Aim ▸ The lines to be set down run from the line containing "attach(piece, body)" through the final line of the data below; print them exactly and print nothing else.

-- Begin --

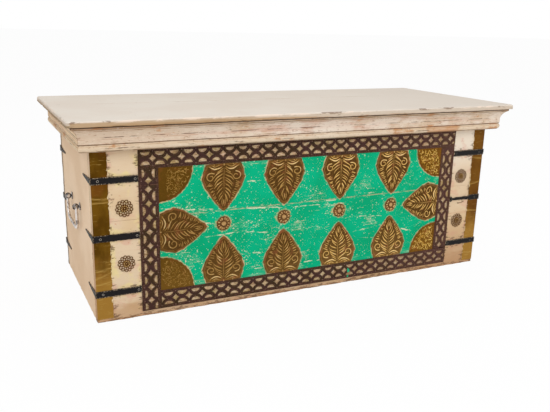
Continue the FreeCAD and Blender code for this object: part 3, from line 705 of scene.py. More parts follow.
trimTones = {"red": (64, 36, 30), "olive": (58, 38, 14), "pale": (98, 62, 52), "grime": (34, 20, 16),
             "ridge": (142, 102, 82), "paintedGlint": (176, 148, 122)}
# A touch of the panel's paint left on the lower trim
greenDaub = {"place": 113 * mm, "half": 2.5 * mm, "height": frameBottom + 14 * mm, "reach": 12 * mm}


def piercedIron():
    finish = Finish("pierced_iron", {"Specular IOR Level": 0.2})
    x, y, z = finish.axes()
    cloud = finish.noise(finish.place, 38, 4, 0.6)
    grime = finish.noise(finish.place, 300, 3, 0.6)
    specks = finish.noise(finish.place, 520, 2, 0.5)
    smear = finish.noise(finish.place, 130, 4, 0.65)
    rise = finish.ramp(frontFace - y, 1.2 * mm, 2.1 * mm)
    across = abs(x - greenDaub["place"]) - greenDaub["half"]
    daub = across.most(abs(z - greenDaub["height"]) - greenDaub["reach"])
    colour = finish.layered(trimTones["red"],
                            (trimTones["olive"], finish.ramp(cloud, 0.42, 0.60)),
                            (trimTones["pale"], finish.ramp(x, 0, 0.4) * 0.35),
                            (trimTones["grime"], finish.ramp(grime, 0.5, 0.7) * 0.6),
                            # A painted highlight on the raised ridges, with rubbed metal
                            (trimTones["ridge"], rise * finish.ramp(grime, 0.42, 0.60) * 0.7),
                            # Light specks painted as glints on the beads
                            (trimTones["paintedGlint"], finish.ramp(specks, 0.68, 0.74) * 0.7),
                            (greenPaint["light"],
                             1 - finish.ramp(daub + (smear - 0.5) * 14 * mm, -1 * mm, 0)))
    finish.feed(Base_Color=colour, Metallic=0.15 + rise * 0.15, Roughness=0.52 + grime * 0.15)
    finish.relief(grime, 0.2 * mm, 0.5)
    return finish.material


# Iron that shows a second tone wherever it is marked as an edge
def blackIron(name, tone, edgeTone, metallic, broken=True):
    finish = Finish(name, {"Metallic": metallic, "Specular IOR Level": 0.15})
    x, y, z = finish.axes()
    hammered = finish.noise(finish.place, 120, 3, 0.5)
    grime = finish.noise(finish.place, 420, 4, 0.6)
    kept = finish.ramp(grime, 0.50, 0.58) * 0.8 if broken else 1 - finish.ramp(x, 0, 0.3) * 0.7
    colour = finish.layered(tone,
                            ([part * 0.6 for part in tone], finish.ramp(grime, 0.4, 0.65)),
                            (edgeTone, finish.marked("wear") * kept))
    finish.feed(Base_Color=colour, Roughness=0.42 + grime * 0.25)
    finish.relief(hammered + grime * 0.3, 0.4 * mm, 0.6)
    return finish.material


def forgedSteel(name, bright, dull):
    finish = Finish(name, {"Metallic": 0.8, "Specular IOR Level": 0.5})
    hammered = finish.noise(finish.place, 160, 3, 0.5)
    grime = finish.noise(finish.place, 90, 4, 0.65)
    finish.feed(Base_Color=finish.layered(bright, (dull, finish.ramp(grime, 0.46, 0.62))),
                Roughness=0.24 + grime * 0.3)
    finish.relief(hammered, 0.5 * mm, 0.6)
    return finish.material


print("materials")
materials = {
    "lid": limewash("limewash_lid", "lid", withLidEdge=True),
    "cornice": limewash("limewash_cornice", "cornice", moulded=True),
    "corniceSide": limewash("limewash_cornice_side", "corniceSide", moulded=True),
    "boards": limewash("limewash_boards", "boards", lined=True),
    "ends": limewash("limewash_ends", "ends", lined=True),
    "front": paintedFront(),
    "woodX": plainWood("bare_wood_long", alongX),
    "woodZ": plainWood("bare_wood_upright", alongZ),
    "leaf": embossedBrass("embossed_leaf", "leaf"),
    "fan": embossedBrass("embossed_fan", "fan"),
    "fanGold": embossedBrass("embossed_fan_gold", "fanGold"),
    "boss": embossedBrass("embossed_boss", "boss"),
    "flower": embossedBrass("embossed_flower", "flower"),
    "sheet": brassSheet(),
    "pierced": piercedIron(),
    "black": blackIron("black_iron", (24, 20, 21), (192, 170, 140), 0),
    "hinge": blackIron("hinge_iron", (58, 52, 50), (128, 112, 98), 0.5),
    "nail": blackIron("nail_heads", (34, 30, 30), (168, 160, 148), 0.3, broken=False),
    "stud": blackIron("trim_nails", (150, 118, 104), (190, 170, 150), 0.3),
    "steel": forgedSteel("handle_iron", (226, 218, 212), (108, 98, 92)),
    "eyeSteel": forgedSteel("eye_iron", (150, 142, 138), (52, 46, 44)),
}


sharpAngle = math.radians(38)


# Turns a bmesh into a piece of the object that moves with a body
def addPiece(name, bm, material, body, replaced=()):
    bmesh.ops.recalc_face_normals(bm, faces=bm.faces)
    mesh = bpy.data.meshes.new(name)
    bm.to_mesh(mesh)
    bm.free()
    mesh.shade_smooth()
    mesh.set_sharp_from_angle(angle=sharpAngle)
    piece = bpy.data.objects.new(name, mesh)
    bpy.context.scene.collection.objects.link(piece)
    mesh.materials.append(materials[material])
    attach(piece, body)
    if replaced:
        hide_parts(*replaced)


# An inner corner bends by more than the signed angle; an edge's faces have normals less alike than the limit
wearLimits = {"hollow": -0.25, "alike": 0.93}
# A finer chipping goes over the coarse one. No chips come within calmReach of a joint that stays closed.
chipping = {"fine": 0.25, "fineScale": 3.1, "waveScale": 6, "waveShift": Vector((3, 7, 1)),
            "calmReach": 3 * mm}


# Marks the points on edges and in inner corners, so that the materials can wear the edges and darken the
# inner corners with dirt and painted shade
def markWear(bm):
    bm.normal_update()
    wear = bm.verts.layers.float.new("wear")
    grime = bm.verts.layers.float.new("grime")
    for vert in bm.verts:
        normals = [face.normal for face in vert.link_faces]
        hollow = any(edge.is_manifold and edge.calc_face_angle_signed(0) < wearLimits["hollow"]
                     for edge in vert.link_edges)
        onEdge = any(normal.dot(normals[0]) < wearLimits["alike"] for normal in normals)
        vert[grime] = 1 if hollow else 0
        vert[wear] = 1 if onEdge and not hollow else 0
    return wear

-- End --

Response for this exercise ▸
    attach(piece, body)
    if replaced:
        hide_parts(*replaced)


# An inner corner bends by more than the signed angle; an edge's faces have normals less alike than the limit
wearLimits = {"hollow": -0.25, "alike": 0.93}
# A finer chipping goes over the coarse one. No chips come within calmReach of a joint that stays closed.
chipping = {"fine": 0.25, "fineScale": 3.1, "waveScale": 6, "waveShift": Vector((3, 7, 1)),
            "calmReach": 3 * mm}


# Marks the points on edges and in inner corners, so that the materials can wear the edges and darken the
# inner corners with dirt and painted shade
def markWear(bm):
    bm.normal_update()
    wear = bm.verts.layers.float.new("wear")
    grime = bm.verts.layers.float.new("grime")
    for vert in bm.verts:
        normals = [face.normal for face in vert.link_faces]
        hollow = any(edge.is_manifold and edge.calc_face_angle_signed(0) < wearLimits["hollow"]
                     for edge in vert.link_edges)
        onEdge = any(normal.dot(normals[0]) < wearLimits["alike"] for normal in normals)
        vert[grime] = 1 if hollow else 0
        vert[wear] = 1 if onEdge and not hollow else 0
    return wear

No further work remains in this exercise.